While slavery did not create a major share of the capital that financed Europe's industrial revolution (profits from the slave trade and New World plantations did not add up to five percent of Britain's national income at the beginning of the industrial revolution), slave labor did produce the major consumer goods that were the basis of world trade during the seventeenth, eighteenth and early nineteenth centuries: coffee, cotton, run, sugar, and tobacco. In addition, the slave trade provided stimulus to shipbuilding, banking, and insurance, and Africa became a major market for iron, textiles, firearms, and rum.

The Atlantic Slave Trade

Before the nineteenth century, most immigrants to the New World were African.

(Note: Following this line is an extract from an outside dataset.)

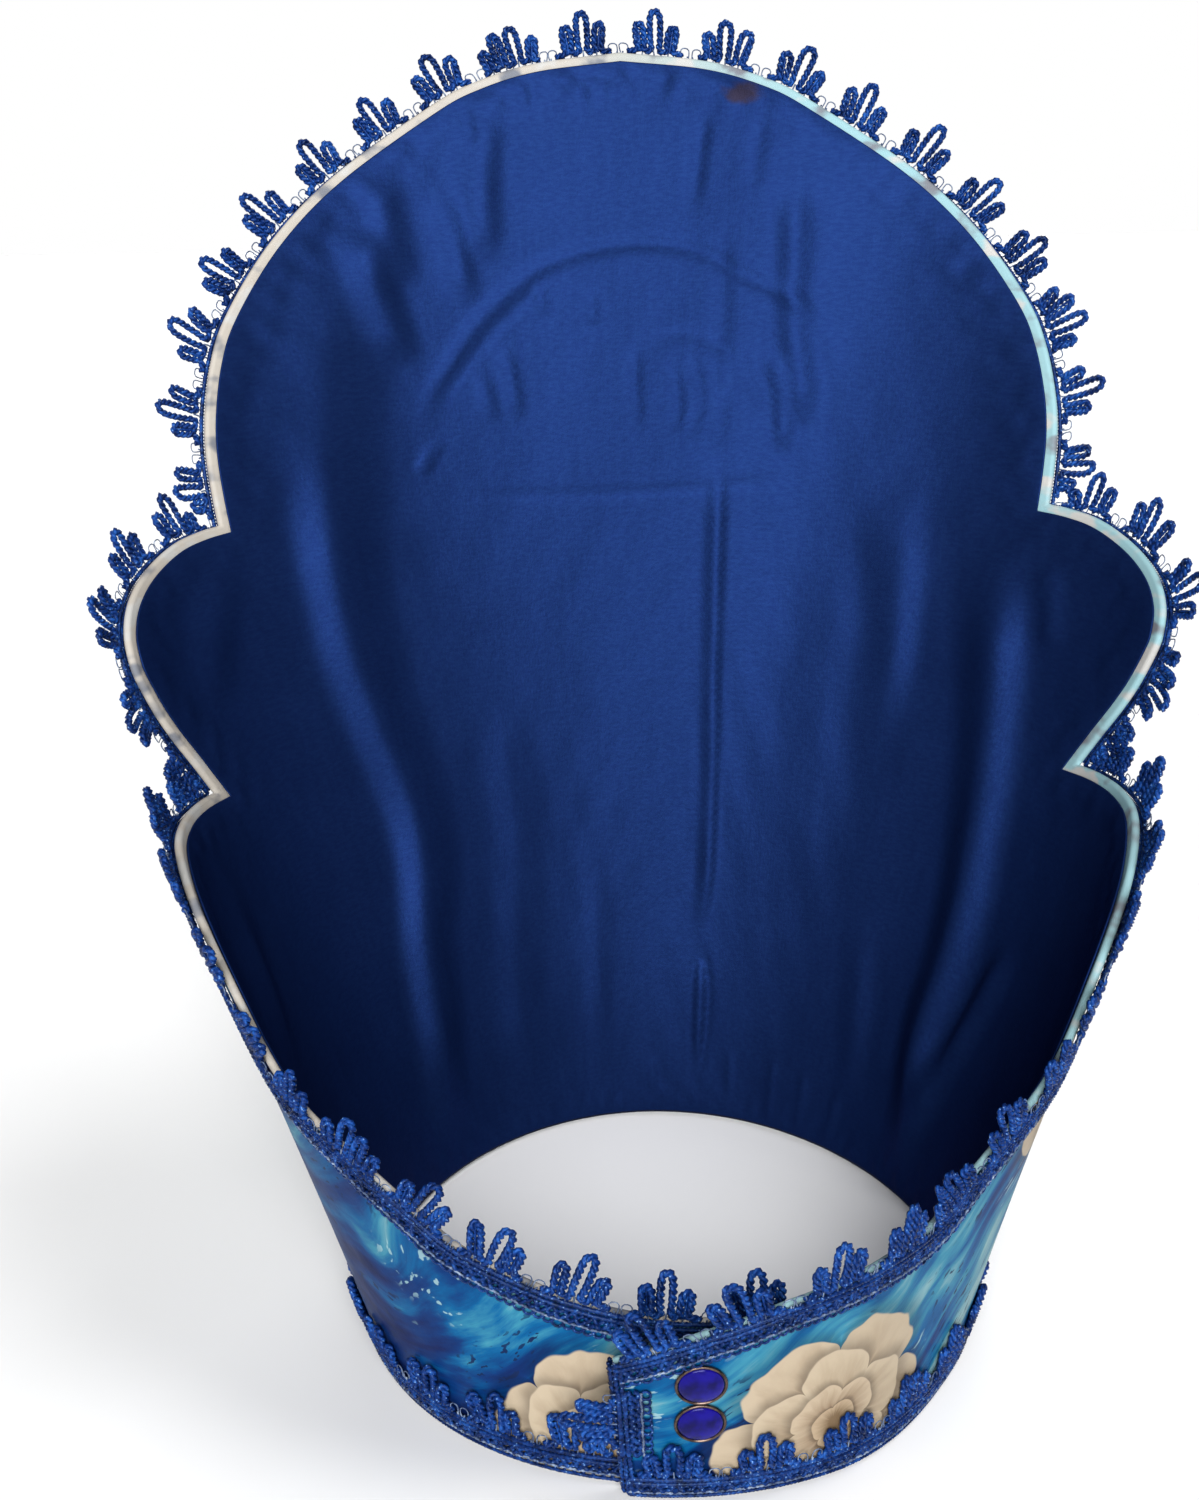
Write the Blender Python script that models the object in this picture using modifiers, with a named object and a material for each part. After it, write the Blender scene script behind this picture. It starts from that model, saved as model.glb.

According to one recent estimate, about 80 percent of women immigrants and 90 percent of child immigrants came from Africa. By 1820, about 8.4 million Africans had been forcibly imported into the Americas compared to just 2.4 million European immigrants. Even in the area that would become the United States, about half of all immigrants to the 13 colonies from 1700 to 1775 came from Africa.

Enslaved Africans arrived in the New World at least as early as 1502. During the peak years of the slave trade, between 1740 and 1810, Africa supplied 60,000 captives a year -- outnumbering Europeans migrants by a ratio of 4 or 5 to 1.

By the beginning of the eighteenth century, black slaves could be found in every New World area colonized by Europeans, from Nova Scotia to Buenos Aires. While the concentrations of slave labor were greatest in England's southern colonies, the Caribbean, and Latin America, where slaves were employed in mines or on sugar, rice, tobacco, and cotton plantations, slaves were also put to work in northern seaports and on commercial farms. In 1690, one out of every nine families in Boston owned a slave. In New York City in 1703, the proportion was even higher. There, two out of every five families owned a slave.